Shakai Shimpō
- Type: Weekly newspaper
- Format: Tabloid
- Owner(s): Social Democratic Party Organ Paper and Publicity Bureau
- Editor-in-chief: Minoru Tanaka
- Founded: 13 October 1955
- Language: Japanese
- Headquarters: 5th floor, Maruki Enomoto Building, 3-18-17 Minato, Chūō, Tokyo
- Circulation: approx. 50,000 (2021)
- Price: ¥185 (single copy) ¥720 (monthly subscription)
- Website: sdp.or.jp/sdp-paper/

= Shakai Shimpō =

Japanese political newspaper

Shakai Shimpō (社会新報, Shakai Shinpō) is the central organ newspaper of the Japan Socialist Party and its successor, the Social Democratic Party.

== Origins ==
The prehistory of Shakai Shimpō includes the party organ Shakai Shimbun issued immediately after the founding of the Japan Socialist Party on 2 November 1945, and the quasi-organ Shakai Times issued by the Left Socialist Party of Japan after the left–right split of 1951.

The Japan Socialist Party’s first party organ, Shakai Shimbun, was initially published as Nihon Shakai Shimbun from January 1946 to March 1952. It began as a monthly (blanket format, 2 pages).
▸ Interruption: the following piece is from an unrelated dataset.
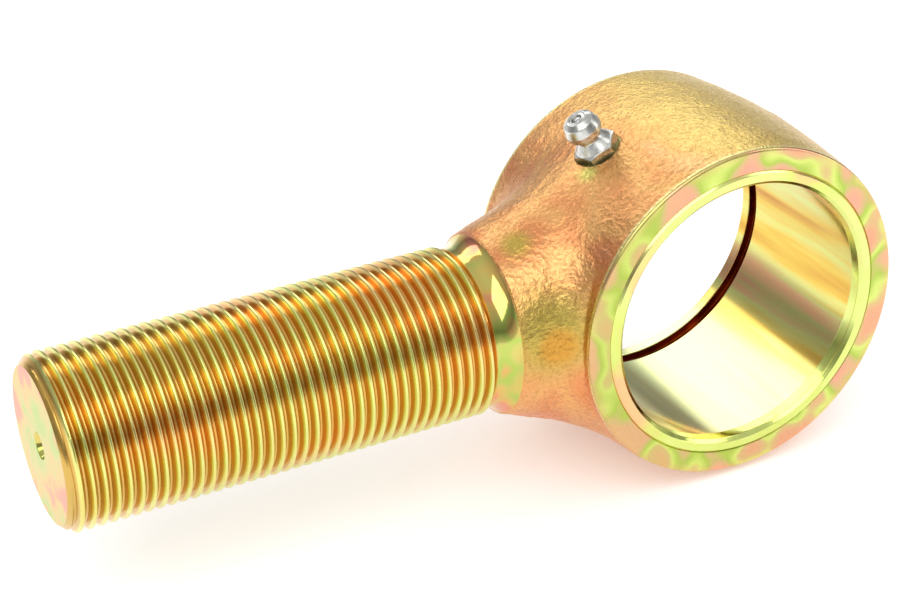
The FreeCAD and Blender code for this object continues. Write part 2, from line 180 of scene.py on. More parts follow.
blank_low, blank_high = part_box("forged_rod_end")
mounts = {mount["name"]: mount for mount in frame["record"]["mounts"]}
EYE_HALF = blank_high.y
EYE_RADIUS = blank_high.z
EYE_DRAFT, EYE_CORNER = 1.2 * MM, 0.7 * MM
RIM_RADIUS = EYE_RADIUS - EYE_DRAFT
RIM_Y = EYE_HALF - EYE_CORNER
CROWN_RADIUS = (RIM_Y ** 2 + EYE_DRAFT ** 2) / (2 * EYE_DRAFT)
NECK_LENGTH, NECK_RADIUS = 8.6 * MM, 16.2 * MM
NECK_REACH = EYE_RADIUS + NECK_LENGTH
ROOT_REACH, ROOT_WIDTH, ROOT_HEIGHT = 17.0 * MM, 18.4 * MM, 26.2 * MM
BLEND = 4.7 * MM
SKIN_MESH = 0.42 * MM
SKIN_STEPS = 8
WELD = 0.0004 * MM


def smoothstep(low, high, value):
    t = np.clip((value - low) / (high - low), 0, 1)
    return t * t * (3 - 2 * t)


def forged_distance(p):
    """Signed distance, nearly, from the as-forged outside of eye and neck, for an (n, 3) array."""
    x, y, z = p.T
    crown = EYE_RADIUS - (CROWN_RADIUS - np.sqrt(CROWN_RADIUS ** 2 - y ** 2))
    eye = np.hypot(x, z) - crown
    along = np.clip((x + NECK_REACH) / (NECK_REACH - ROOT_REACH), -0.2, 1.4)
    width = NECK_RADIUS + (ROOT_WIDTH - NECK_RADIUS) * along
    height = NECK_RADIUS + (ROOT_HEIGHT - NECK_RADIUS) * along
    oval = np.sqrt((y / width) ** 2 + (z / height) ** 2)
    slope = np.sqrt((y / width ** 2) ** 2 + (z / height ** 2) ** 2) / np.maximum(oval, 1e-6)
    neck = (oval - 1) / np.maximum(slope, 1e-6)
    neck = np.where(x > -ROOT_REACH * 0.8, 0.05, neck)
    reach = BLEND * smoothstep(0, 3.0 * MM, RIM_Y - np.abs(y)) + 1e-6
    near = np.maximum(reach - np.abs(eye - neck), 0) / reach
    return np.minimum(eye, neck) - near ** 2 * reach / 4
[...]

It was soon renamed Shakai Shimbun, converted to a weekly, and made a paid publication. This Shakai Shimbun was operated on an independent profit basis separate from the party organization. At its peak it was published twice weekly with 4 pages and a circulation of 170,000.

The other predecessor, Shakai Times, developed from the Left Socialist Party’s organ Tō Katsudō (launched as Tō Katsudō Shiryō on 1 November 1951 and renamed Tō Katsudō from the 10 March 1952 issue) into the quasi-organ Shakai Times (daily, blanket format, 4 pages). After the left–right split, the Left Socialist Party and Sōhyō cooperated to assemble scholars and cultural figures and established the Shakai Times Company, Ltd. Suekichi Aono (chairman of the Japan Writers’ Association) became company president, Saburō Eda managing director, sociologist Ikutarō Shimizu and Sōhyō general secretary Minoru Takano directors, and Left Socialist Party chairman Mosaburō Suzuki auditor. Shimizu served as the first editor-in-chief. Many journalists dismissed in the Red Purge and progressive intellectuals of the time were involved in the editing. However, the daily Shakai Times fell into financial difficulties due to inadequate editorial structure, occasional divergence of editorial policy from the party and Sōhyō, and incomplete distribution networks, and ceased publication in May 1954 after two years and two months, without waiting for the reunification of the left and right Socialist parties.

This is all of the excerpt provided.